Start at the line containing "flange_casting();", stop at the line containing "before = set(bpy.data.objects)", and set down every line in that stretch exactly as written, and nothing else.

◆ ◆ ◆

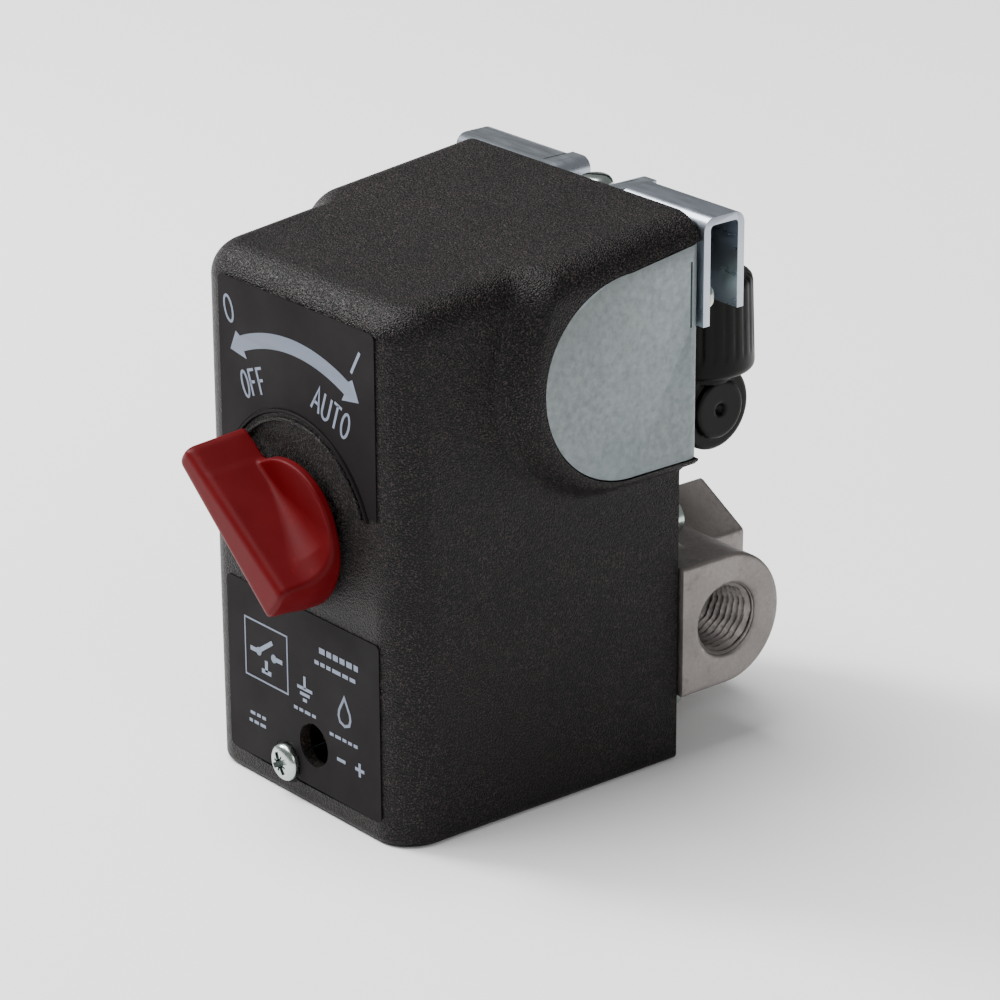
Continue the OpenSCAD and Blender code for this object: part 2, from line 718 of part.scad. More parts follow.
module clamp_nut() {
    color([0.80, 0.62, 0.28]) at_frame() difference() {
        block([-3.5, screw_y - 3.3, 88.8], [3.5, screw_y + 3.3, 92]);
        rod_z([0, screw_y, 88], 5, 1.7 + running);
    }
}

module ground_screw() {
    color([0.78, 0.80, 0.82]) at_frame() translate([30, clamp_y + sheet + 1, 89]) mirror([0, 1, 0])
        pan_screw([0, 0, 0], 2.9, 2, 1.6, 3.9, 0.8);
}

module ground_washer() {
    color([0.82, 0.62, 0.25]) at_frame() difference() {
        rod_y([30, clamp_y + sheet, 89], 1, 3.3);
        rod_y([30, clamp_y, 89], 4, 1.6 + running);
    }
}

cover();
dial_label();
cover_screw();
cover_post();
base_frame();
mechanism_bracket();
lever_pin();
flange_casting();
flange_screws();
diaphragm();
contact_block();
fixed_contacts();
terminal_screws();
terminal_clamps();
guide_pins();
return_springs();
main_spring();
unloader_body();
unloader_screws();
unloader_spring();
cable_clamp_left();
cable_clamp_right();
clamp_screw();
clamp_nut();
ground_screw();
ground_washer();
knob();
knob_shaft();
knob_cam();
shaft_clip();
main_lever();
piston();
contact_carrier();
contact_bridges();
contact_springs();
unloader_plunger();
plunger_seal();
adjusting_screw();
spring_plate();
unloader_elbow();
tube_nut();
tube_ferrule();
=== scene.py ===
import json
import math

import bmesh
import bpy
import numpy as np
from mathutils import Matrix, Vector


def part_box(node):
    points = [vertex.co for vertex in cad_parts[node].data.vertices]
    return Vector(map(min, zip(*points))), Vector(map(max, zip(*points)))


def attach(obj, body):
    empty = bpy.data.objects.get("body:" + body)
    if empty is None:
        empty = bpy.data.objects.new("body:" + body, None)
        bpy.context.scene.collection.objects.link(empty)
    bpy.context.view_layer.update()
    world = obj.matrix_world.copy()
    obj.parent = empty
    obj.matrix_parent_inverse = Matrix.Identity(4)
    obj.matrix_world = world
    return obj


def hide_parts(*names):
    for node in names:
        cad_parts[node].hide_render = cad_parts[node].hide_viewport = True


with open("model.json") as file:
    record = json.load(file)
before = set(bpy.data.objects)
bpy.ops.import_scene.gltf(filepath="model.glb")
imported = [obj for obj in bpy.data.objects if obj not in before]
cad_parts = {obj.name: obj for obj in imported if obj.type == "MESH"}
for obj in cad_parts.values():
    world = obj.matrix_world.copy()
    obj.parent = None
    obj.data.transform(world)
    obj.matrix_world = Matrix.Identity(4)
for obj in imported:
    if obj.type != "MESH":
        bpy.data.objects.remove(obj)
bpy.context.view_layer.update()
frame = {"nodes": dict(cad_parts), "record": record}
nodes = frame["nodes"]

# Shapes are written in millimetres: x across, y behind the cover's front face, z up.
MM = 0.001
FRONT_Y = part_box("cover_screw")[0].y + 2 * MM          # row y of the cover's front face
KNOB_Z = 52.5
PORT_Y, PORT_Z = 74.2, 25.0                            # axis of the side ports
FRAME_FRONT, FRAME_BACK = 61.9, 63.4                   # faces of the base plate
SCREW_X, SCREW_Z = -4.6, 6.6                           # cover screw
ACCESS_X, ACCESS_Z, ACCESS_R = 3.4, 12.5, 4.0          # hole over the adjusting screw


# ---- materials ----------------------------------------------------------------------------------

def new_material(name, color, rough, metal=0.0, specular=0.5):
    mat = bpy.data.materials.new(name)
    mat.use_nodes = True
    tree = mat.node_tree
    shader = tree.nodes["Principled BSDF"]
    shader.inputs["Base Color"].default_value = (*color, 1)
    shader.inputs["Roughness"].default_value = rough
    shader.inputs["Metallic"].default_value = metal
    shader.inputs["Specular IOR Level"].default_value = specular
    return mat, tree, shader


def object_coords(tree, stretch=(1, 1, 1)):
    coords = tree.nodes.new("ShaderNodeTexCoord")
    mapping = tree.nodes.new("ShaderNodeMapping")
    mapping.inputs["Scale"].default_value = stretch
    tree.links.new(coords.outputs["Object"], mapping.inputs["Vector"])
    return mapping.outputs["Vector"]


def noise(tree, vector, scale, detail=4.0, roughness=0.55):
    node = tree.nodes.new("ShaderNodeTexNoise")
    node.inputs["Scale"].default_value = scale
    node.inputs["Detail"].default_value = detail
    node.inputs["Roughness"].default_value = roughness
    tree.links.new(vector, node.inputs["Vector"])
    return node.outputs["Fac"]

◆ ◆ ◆

FINISHED TASK:
flange_casting();
flange_screws();
diaphragm();
contact_block();
fixed_contacts();
terminal_screws();
terminal_clamps();
guide_pins();
return_springs();
main_spring();
unloader_body();
unloader_screws();
unloader_spring();
cable_clamp_left();
cable_clamp_right();
clamp_screw();
clamp_nut();
ground_screw();
ground_washer();
knob();
knob_shaft();
knob_cam();
shaft_clip();
main_lever();
piston();
contact_carrier();
contact_bridges();
contact_springs();
unloader_plunger();
plunger_seal();
adjusting_screw();
spring_plate();
unloader_elbow();
tube_nut();
tube_ferrule();
=== scene.py ===
import json
import math

import bmesh
import bpy
import numpy as np
from mathutils import Matrix, Vector


def part_box(node):
    points = [vertex.co for vertex in cad_parts[node].data.vertices]
    return Vector(map(min, zip(*points))), Vector(map(max, zip(*points)))


def attach(obj, body):
    empty = bpy.data.objects.get("body:" + body)
    if empty is None:
        empty = bpy.data.objects.new("body:" + body, None)
        bpy.context.scene.collection.objects.link(empty)
    bpy.context.view_layer.update()
    world = obj.matrix_world.copy()
    obj.parent = empty
    obj.matrix_parent_inverse = Matrix.Identity(4)
    obj.matrix_world = world
    return obj


def hide_parts(*names):
    for node in names:
        cad_parts[node].hide_render = cad_parts[node].hide_viewport = True


with open("model.json") as file:
    record = json.load(file)
before = set(bpy.data.objects)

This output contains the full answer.